Anonymous Coward says:

Re: Andrew's mistaken assumptions

OK but BW goes up because more BW is needed, which means that there will always be congestion issues, which means QOS is the only solution. Does everyone think that when they get a DSL/FiOS/cable connection that they have dedicated BW. It is shared BW with N users. The average usage per user provisioned is about 28kbits-60kbits/second. With usually 1000-8000 subscriber per circuit (oc-3/oc-12/ge). Why do you think prices are so cheap. There is a reason that these services are cheaper than leased lines. If you want dedicated BW then you will have to pay for it. More like $800-$6000/month for what alot of peeps have at home now. These services ramp the utilization up higher than the provisioned value. So this means that the network has to scale to support it. Somebody has to pay for it. It doesn’t help Provider X if Google is paying provider Y for BW. This then forces provider X to have to also buy more BW from provider Y and also upgrade their network. So the only people that benefit is provider Y and Google. Meanwhile Provider X gets completely screwed.

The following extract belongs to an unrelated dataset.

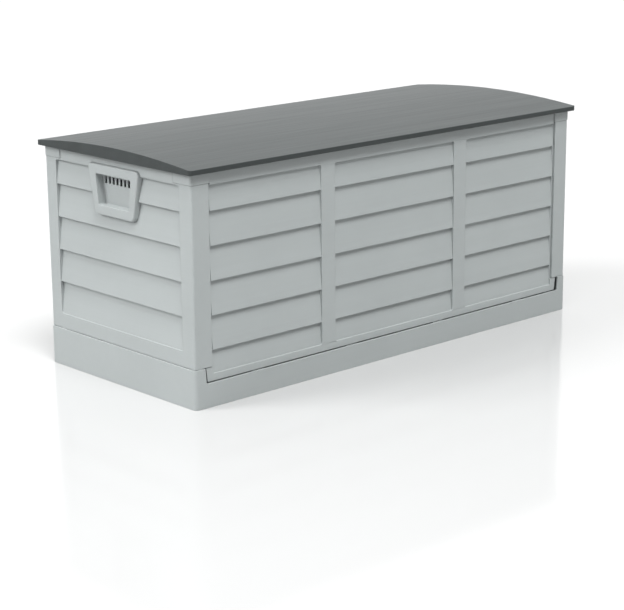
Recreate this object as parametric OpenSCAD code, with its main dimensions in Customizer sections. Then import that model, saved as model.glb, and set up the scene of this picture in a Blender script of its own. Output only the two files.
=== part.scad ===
// Deck storage box: a tray base, two end walls with corner flanges, two long
// walls that fold inward, and a crowned lid on clip hinges.
// Length along X, front towards -Y, up +Z.
// The origin is the centre of the footprint, on the ground. Millimetres.

/* [Walls] */
// Length over the outer faces of the two end walls
wall_length = 1103; // [900:1:1400]
// Depth over the outer faces of the corner flanges
wall_depth = 475; // [470:0.5:700]
// Height of the end walls' top edge above the ground
wall_top = 465.5; // [350:0.5:470]
// Height of the long walls' top edge above the ground
long_wall_top = 464.5; // [350:0.5:469]
// Thickness of a long wall
long_wall_thick = 16; // [14:0.5:18]
// Thickness of an end wall
end_wall_thick = 18; // [14:0.5:18]
// Thickness of moulded skins and ribs
skin = 3; // [2:0.1:3.5]
// Width of the flange that wraps round each corner
flange_width = 43; // [20:1:44]
// Thickness of that flange
flange_thick = 5; // [3:0.5:6]

/* [Clapboards] */
// Height from one board's lip to the next
board_pitch = 69; // [40:1:100]
// Height of the lowest lip above the ground
lowest_lip = 113.5; // [90:0.5:150]
// Depth of a board's upper edge behind the frame
board_recess = 8; // [3:0.5:9]
// Depth of a board's lower lip behind the frame
lip_recess = 1.2; // [0:0.1:3]
// Height of the board fields' top edge
field_top = 440.5; // [300:0.5:442]
// Height of the long walls' field bottom
long_field_bottom = 66; // [60:0.5:100]
// Half width of the long walls' middle field
middle_field = 176; // [120:1:220]
// Width of the stile between two fields
stile = 38; // [20:1:60]
// Half width of the end walls' field
end_field = 201; // [150:1:220]

/* [Base tray] */
// How far the tray stands proud of the walls
tray_proud = 2.5; // [0:0.5:3]
// Height of the tray at its ends
tray_height = 81; // [79:0.5:82]
// Height of the sill under each long wall
sill_height = 50; // [40:0.5:52]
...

This is what is at the heart of the argument for Net Neutrality on the ISP side.

Hawkeye says:

Re: Re: Andrew's mistaken assumptions

It is not Google’s fault that ISPs over-sell their bandwidth.

Over-subscribed lines are a completely reasonable business practice based upon statistical analysis of usage patterns. However, it’s the ISPs responsibility to ensure that they have enough bandwidth provisioned to provide their customers with what they expect to use.

ISPs don’t sell ‘X-kbps burstable to Y-kbps’ connections to consumers… they sell Y-kbps connections… implementation just makes it more akin to the former. It isn’t the responsibility of Google or anyone other than the ISP to ensure that they are sufficiently allocating resources to meet their customer’s demand.

—–

“It doesn’t help Provider X if Google is paying provider Y for BW.”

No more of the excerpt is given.